Beijing’s 798 Art District in the north-east of the city is home to a large arts community. Paintings, ceramics, and street art are scattered throughout the area and it’s ex-industrial factories provide artists with flexible open space for arts installations. The most important of these art galleries include the expansive 798 Space Gallery, Long March Space and UCCA (China’s largest privately funded art museum).The charm of the area is preserved in its post-industrial feel and the Maoist inspired art slogans and original features scattered throughout the converted factories and shop floors.
A Community of Artists
As an arts community 798 has both endured and suffered because of its success. Initially development pressures almost saw the district completely redeveloped. However, successful campaigning and the growth in tourism resulted in the reclassification of the area as a legitimate art district supported by the government. Nevertheless rising land prices and development pressures remain. As a result many of the original artists of the neighbourhood who set up studios in these former military factories, including Factory 798 which originally produced electronics have been priced out due to increasing rents. Only a handful of the most successful of these artists continue to live and work in the district.
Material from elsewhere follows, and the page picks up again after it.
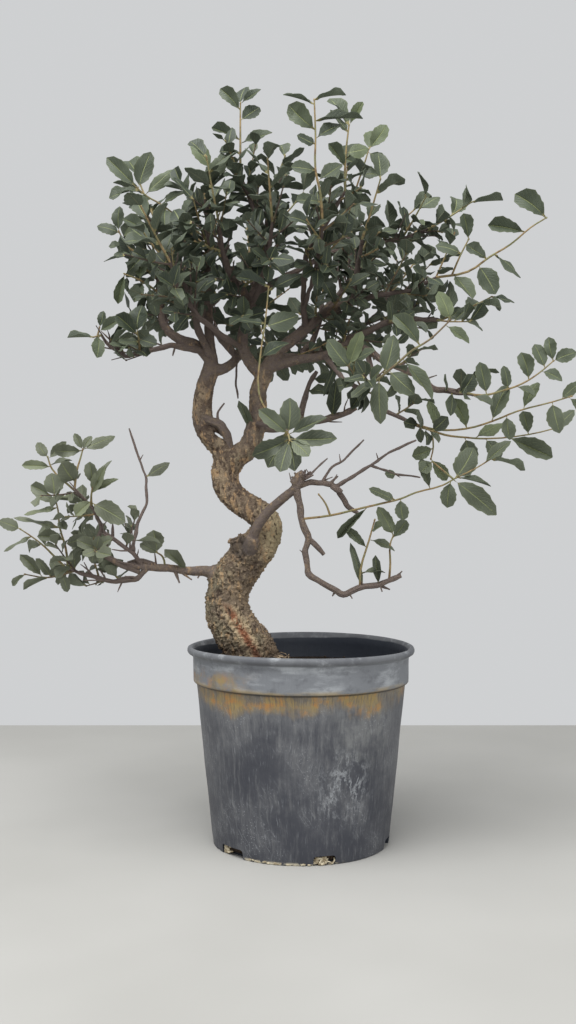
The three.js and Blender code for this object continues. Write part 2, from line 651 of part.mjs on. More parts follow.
// Radii that taper evenly from root to tip
function taper(first, last, count) {
  return Array.from({ length: count }, (_, index) => first + ((last - first) * index) / (count - 1));
}

// Cork ridges that run up the trunk and turn slowly round it
function corkRidges(row, angle) {
  const broad = Math.cos(broadRidges * angle + broadTurn * row);
  const fine = Math.cos(fineRidges * angle + fineTurn * row + 1.3);
  return 1 + ridgeHeight * (0.6 * broad + 0.4 * fine);
}

function makeTrunk(grow) {
  const path = new THREE.CatmullRomCurve3(trunk.map(vector), false, "catmullrom", 0.5);
  const widths = trunk.map((row) => new THREE.Vector3(row[3], 0, 0));
  const size = new THREE.CatmullRomCurve3(widths, false, "catmullrom", 0.5);
  const count = (trunk.length - 1) * trunkSteps + 1;
  const points = [];
  const radii = [];
  for (let index = 0; index < count; index += 1) {
    points.push(path.getPoint(index / (count - 1)));
    radii.push(size.getPoint(index / (count - 1)).x);
  }
  return tube(points, radii, trunkSides, grow, corkRidges);
}

// The trunk with all its limbs, grown together as one piece
function makeWood(grow) {
  let wood = makeTrunk(grow);
  for (const [first, last, sides, points] of Object.values(limbs)) {
    wood = wood.add(tube(points.map(vector), taper(first, last, points.length), sides, grow));
  }
  return wood;
}

// Leaf outlines, right and left edge: place along the blade and share of the half width, from base to tip
const wideOutline = [[[0.22, 0.66], [0.52, 1], [0.82, 0.64]], [[0.22, 0.66], [0.52, 1], [0.82, 0.64]]];
const plainOutline = [[[0.28, 0.84], [0.7, 0.88]], [[0.28, 0.84], [0.7, 0.88]]];
const unevenOutline = [[[0.28, 0.84], [0.7, 0.88]], [[0.48, 1]]];
const smallOutline = [[[0.48, 1]], [[0.48, 1]]];
const wideFrom = 15;
const smallBelow = 9.5;
const leafFold = 0.22;
const leafWave = 0.035;
const leafDroop = 0.12;

// A point of a blade: share of its length, share of its half width, and lift as a share of the length
function leafPoint(leaf, share, across, lift) {
  const point = leaf.base.clone().addScaledVector(leaf.direction, share * leaf.length);
  point.addScaledVector(leaf.side, across * leaf.halfWidth);
  const fold = leafFold * Math.abs(across) * leaf.halfWidth;
  const droop = leafDroop * share * share;
  return point.addScaledVector(leaf.face, fold + (lift - droop) * leaf.length);
}

// A folded, waved blade with the same triangles on both faces
function makeLeaf(leaf) {
  const [right, left] = leaf.outline;
  const rim = [[0, 0, 0]];
  right.forEach(([share, across], index) => rim.push([share, across, index % 2 ? -leafWave : leafWave]));
  rim.push([1, 0, 0]);
  [...left].reverse().forEach(([share, across], index) => {
    rim.push([share, -across, index % 2 ? leafWave : -leafWave]);
  });
  const half = leafThickness / 2;
  const middle = rim.map(([share, across, lift]) => leafPoint(leaf, share, across, lift));
  const upper = middle.map((point) => point.clone().addScaledVector(leaf.face, half));
  const lower = middle.map((point) => point.clone().addScaledVector(leaf.face, -half));
  const count = rim.length;
  const under = upper.length;
  const tip = right.length + 1;
  const faces = [[0, 1, count - 1], [1, tip, count - 1]];
  for (let index = 1; index < tip - 1; index += 1) {
    faces.push([index, index + 1, tip]);
  }
  for (let index = tip + 1; index < count - 1; index += 1) {
    faces.push([tip, index, index + 1]);
  }
  const triangles = [];
  faces.forEach(([one, two, three]) => {
    triangles.push(one, two, three, under + one, under + three, under + two);
  });
  for (let index = 0; index < count; index += 1) {
    const next = (index + 1) % count;
    triangles.push(index, under + next, next);
    triangles.push(index, under + index, under + next);
  }
  const geometry = new THREE.BufferGeometry();
  const places = [...upper, ...lower].flatMap((point) => [point.x, point.y, point.z]);
  geometry.setAttribute("position", new THREE.Float32BufferAttribute(places, 3));
  geometry.setIndex(triangles);
  return toSolid(geometry);
}

// The places that a blade takes up, for keeping others clear of it
function leafSamples(leaf) {
  const samples = [];
  for (const share of [0.3, 0.48, 0.66, 0.84, 1]) {
    const spread = share < 1 ? 0.75 : 0;
    for (const across of spread ? [-spread, 0, spread] : [0]) {
      samples.push(leafPoint(leaf, share, across, 0));
    }
  }
  return samples;
}

function setLeaf(base, tip, width, face, outline) {
  const direction = tip.clone().sub(base);
  const length = direction.length();
  direction.normalize();
  const square = squareTo(face, direction);
  const side = direction.clone().cross(square);
  return { base, direction, length, halfWidth: width / 2, face: square, side, outline };
}

// Where a leaf grows from a stem: sunk to its middle, just short of its end
function leafRoot(stem, place) {
  const { point, direction } = along(stem, place);
  return point.addScaledVector(direction, -rootInset);
}

function pickOutline(width) {
  if (width < smallBelow) {
    return smallOutline;
  }
  return width < wideFrom ? plainOutline : wideOutline;
}

// A leaf drawn by hand, turned partly towards the front and partly upwards
function handLeaf(stems, [stem, place, x, y, z, width, facing]) {
  const base = leafRoot(stems[stem], place);
  const face = up.clone().multiplyScalar(1.05 - facing).addScaledVector(front, facing);
  return setLeaf(base, new THREE.Vector3(x, y, z), width, face, pickOutline(width));
}

// A leaf by rule: round the stem by the golden angle, leaning out from it
function ruleLeaf(stem, place, turn, lean, length, width) {
  const { direction } = along(stem, place);
  const across = squareTo(Math.abs(direction.z) > 0.9 ? front : up, direction);
  const out = across.clone().multiplyScalar(Math.cos(turn));
  out.addScaledVector(direction.clone().cross(across), Math.sin(turn));
  const heading = direction.clone().multiplyScalar(Math.cos(lean)).addScaledVector(out, Math.sin(lean));
  heading.addScaledVector(up, 0.15).normalize();
  const face = direction.clone().addScaledVector(up, 0.7).addScaledVector(out, -0.3);
  const base = leafRoot(stem, place);
  return setLeaf(base, base.clone().addScaledVector(heading, length), width, face, unevenOutline);
}

// What each leafy shoot and limb takes up: sample points with an owner
const taken = [];

function take(points, owner, radius) {
  points.forEach((point) => taken.push({ point, owner, radius }));
}

function samplesAlong(points) {
  const samples = [];
  for (let index = 1; index < points.length; index += 1) {
    const steps = Math.ceil(points[index].distanceTo(points[index - 1]) / sampleStep);
    for (let step = 1; step <= steps; step += 1) {
      samples.push(points[index - 1].clone().lerp(points[index], step / steps));
    }
  }
  return samples;
}

function isClear(leaf, owner) {
  const samples = leafSamples(leaf);
  return !taken.some((other) => {
    const distance = other.owner === owner ? ownClearance : leafClearance;
    const needed = (other.radius > 0 ? twigClearance + other.radius : distance) ** 2;
    if (other.owner === owner && other.radius > 0) {
      return false;
    }
    return samples.some((sample) => sample.distanceToSquared(other.point) < needed);
  });
}

// A shoot by direction: a gently rising stem of three points
function ruleStem([limb, place, around, rise, length]) {
  const points = limbs[limb][3].map(vector);
  const root = along(points, place).point;
  const heading = new THREE.Vector3(
    Math.cos(radians(around)) * Math.cos(radians(rise)),
    Math.sin(radians(around)) * Math.cos(radians(rise)),
    Math.sin(radians(rise)),
  );
  return [0, 0.45, 1].map((share) => {
    const point = root.clone().addScaledVector(heading, share * length);
    point.z += stemRise * length * share * share;
    return point;
  });
}

// Lists every leafy shoot with its stems and the number of leaves that the rule adds
function listShoots() {
  const list = Object.entries(shoots).map(([name, shoot]) => ({
    name,
    stems: shoot.stems.map((stem) => stem.map(vector)),
    hand: shoot.leaves,
    fill: shoot.fill,
  }));
  ruleShoots.forEach((row, index) => {
    list.push({ name: `spray_${row[0]}_${index + 1}`, stems: [ruleStem(row)], hand: [], fill: row[5] });
  });
  return list;
}

// Draws the leaves that the rule adds to one shoot, trying other turns where one is in the way
function fillShoot(shoot, draw) {
  for (let index = 0; index < shoot.fill; index += 1) {
    const place = (index + 1) / shoot.fill;
    const turn = index * goldenAngle + leafTurn * draw();
    const lean = leafLean - leanLoss * place + leanDraw * draw();
    const length = leafLength + lengthDraw * draw();
    const width = length * (leafShape + shapeDraw * draw());
    for (let attempt = 0; attempt < leafTries; attempt += 1) {
      const angle = radians(turn + leafTurn * attempt);
      const leaf = ruleLeaf(shoot.stems[0], place, angle, radians(lean), length, width);
      if (isClear(leaf, shoot.name)) {
        shoot.leaves.push(leaf);
        take(leafSamples(leaf), shoot.name, 0);
        break;
      }
    }
  }
}

function growLeaves(list) {
  for (const [first, last, , points] of Object.values(limbs)) {
    take(samplesAlong(points.map(vector)), "wood", (first + last) / 2);
  }
  list.forEach((shoot) => {
    shoot.stems.forEach((stem) => take(samplesAlong(stem), shoot.name, 1));
    shoot.leaves = shoot.hand.map((leaf) => handLeaf(shoot.stems, leaf));
    shoot.leaves.forEach((leaf) => take(leafSamples(leaf), shoot.name, 0));
  });
  const draw = makeDraw(seed);
  list.forEach((shoot) => fillShoot(shoot, draw));
}

// One leafy shoot with its blades grown on, cut back where it meets the limb that carries it
function makeShoot(shoot, woodSpace) {
  let solid = null;
  shoot.stems.forEach((stem, index) => {
    const root = index ? sideStemRadius : stemRadius;
    const part = tube(stem, taper(root, stemTipRadius, stem.length), twigSides);
    solid = solid ? solid.add(part) : part;
  });
  shoot.leaves.forEach((leaf) => {
    solid = solid.add(makeLeaf(leaf));
  });
  return biggest(solid.subtract(woodSpace));
}

// How far the body spreads for each millimetre of height
const wallSlope = (bodyTopRadius - footRadius) / collarBottom;

function ringWithHeight(radius, height) {
  return new THREE.Vector2(radius, height);
}

// The pot: one wall turned about its axis, with a rolled rim, a collar and a flat floor
function makePot() {
  const collarFoot = collarRadius - edgeRound;
  const profile = [
    ringWithHeight(0, 0),
    ringWithHeight(footRadius, 0),
    ringWithHeight(bodyTopRadius, collarBottom - edgeRound),
    ringWithHeight(collarFoot, collarBottom),
    ringWithHeight(collarRadius, rimTop - rimFlare),
    ringWithHeight(rimRadius, rimTop - rimBead),
    ringWithHeight(rimRadius - edgeRound, rimTop),
    ringWithHeight(rimRadius - rimWidth, rimTop),
    ringWithHeight(collarRadius - wall, rimTop - rimBead),
    ringWithHeight(collarFoot - wall, collarBottom + wall),
    ringWithHeight(bodyTopRadius - wall, collarBottom - wall),
    ringWithHeight(footRadius + wallSlope * floorThickness - wall, floorThickness),
    ringWithHeight(0, floorThickness),
  ];
  let pot = toSolid(turned(profile, potSides));
  for (let index = 0; index < notchCount; index += 1) {
    pot = pot.subtract(makeNotch(notchFirst + (index * 360) / notchCount));
  }
  return pot;
}

// A profile turned about +Z
function turned(profile, sides) {
  const shape = new THREE.LatheGeometry(profile, sides);
  shape.rotateX(Math.PI / 2);
  return shape;
}

// A drain notch through the foot, at an angle round from the front
function makeNotch(around) {
  const radius = notchWidth / 2;
  const block = new THREE.CylinderGeometry(radius, radius, notchDepth, notchSides, 1, false);
  block.scale(1, 1, notchHeight / radius);
  block.translate(0, footRadius, 0);
  block.rotateZ(radians(around) + Math.PI);
  return toSolid(block);
}

// The root ball: it fills the pot, with a slightly uneven top and a plain hole for the trunk
function makeSoil(trunkSpace) {
  const flatSide = Math.cos(Math.PI / potSides);
  const inner = (height) => (footRadius + wallSlope * height - wall) * flatSide - gap;
  const bottom = floorThickness + gap;
  const profile = [
    ringWithHeight(0, bottom),
    ringWithHeight(inner(bottom) - 1, bottom),
    ringWithHeight(inner(bottom + 4), bottom + 4),
    ringWithHeight(inner(collarBottom - 5), collarBottom - 5),
    ringWithHeight(inner(collarBottom) - 0.5, soilTop - 2),
    ringWithHeight(62, soilTop),
    ringWithHeight(30, soilTop),
    ringWithHeight(0, soilTop),
  ];
  const shape = turned(profile, soilSides);
  const stemFoot = trunk[2];
  const position = shape.attributes.position;
  for (let index = 0; index < position.count; index += 1) {
    const x = position.getX(index);
    const y = position.getY(index);
    if (position.getZ(index) > soilTop - 1) {
      const away = (x - stemFoot[0]) ** 2 + (y - stemFoot[1]) ** 2;
      const mound = soilMound * Math.exp(-away / moundSpread);
      const ripple = soilRipple * Math.sin(x / rippleLength) * Math.cos(y / rippleLength);
      position.setZ(index, soilTop + mound + ripple);
    }
  }
  return toSolid(shape).subtract(trunkSpace);
}

const model = new THREE.Group();
const wood = makeWood(0);
const woodSpace = makeWood(gap);
model.add(toMesh("pot", makePot(), colours.pot, 0.7));
model.add(toMesh("soil", makeSoil(makeTrunk(gap)), colours.soil, 0.95));
model.add(toMesh("trunk_and_limbs", biggest(wood), colours.wood, 0.85));
const leafyShoots = listShoots();
growLeaves(leafyShoots);
leafyShoots.forEach((shoot) => {
  model.add(toMesh(shoot.name, makeShoot(shoot, woodSpace), colours.leaf, 0.7));
});

export default model;
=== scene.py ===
# A cork oak grown as a bonsai, in a weathered round nursery pot.
# Places of the tree are in millimetres, as in the solids, and are made metres where a piece is drawn.
import math

import bpy
import numpy as np
from mathutils import Matrix, Vector, noise


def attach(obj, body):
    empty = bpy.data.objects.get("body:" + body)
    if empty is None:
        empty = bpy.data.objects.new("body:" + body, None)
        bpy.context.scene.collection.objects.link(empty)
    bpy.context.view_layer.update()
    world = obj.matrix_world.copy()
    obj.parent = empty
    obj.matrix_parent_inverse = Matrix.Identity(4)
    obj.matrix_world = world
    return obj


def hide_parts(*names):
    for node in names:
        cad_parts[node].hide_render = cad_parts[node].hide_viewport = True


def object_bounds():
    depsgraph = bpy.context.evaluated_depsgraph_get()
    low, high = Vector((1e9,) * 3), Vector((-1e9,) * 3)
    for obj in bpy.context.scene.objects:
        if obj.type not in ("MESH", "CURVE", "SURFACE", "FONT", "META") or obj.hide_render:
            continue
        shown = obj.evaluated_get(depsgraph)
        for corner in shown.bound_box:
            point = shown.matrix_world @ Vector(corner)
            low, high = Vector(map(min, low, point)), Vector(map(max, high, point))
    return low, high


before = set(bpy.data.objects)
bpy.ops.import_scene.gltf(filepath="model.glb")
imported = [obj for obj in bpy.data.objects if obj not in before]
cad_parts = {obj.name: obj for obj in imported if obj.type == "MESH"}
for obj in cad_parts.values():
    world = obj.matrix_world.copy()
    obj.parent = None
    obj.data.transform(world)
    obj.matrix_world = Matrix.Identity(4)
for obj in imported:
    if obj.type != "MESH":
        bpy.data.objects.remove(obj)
solidBox = [list(corner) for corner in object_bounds()]
bpy.ops.object.select_all(action="DESELECT")

# Without a seed of its own, the warp of the cork differs from run to run
noise.seed_set(612)

up = Vector((0, 0, 1))
front = Vector((0, -1, 0))


def inMetres(point):
    return Vector(point[:3]) * 0.001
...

“Creating a unique backdrop to display the art”
“Galleries both big and small sell and display art works”
Beijing’s 798 Art District
798 continues to thrive despite the rising prices. Today the district is filled with not only art galleries but also gift shops, book shops, restaurants, cafés, artsy clothing stores and of course street vendors. 798 Art District is one of Beijing’s most popular tourist destinations and certainly China’s largest and most famous arts district.
One of the highlights of the district is its change ability. The installations move, change and evolve. The details, textures and colours of the works of art, the setting and the people offer the viewer new interesting sensory stimuli around every corner.
Taking photos is a must. The street art unique, weird and unusual is accessible and allows you to participate and interact with this very Chinese art experience.
“Reform and Opening Up” (改革开放 – gǎi gé kāi fàng)
798 Art District can be found at Jiuxianquao Road and Jiuxianqiao North Road, Beijing. Entrance is free and it is open each day from 10:00am-6:00pm.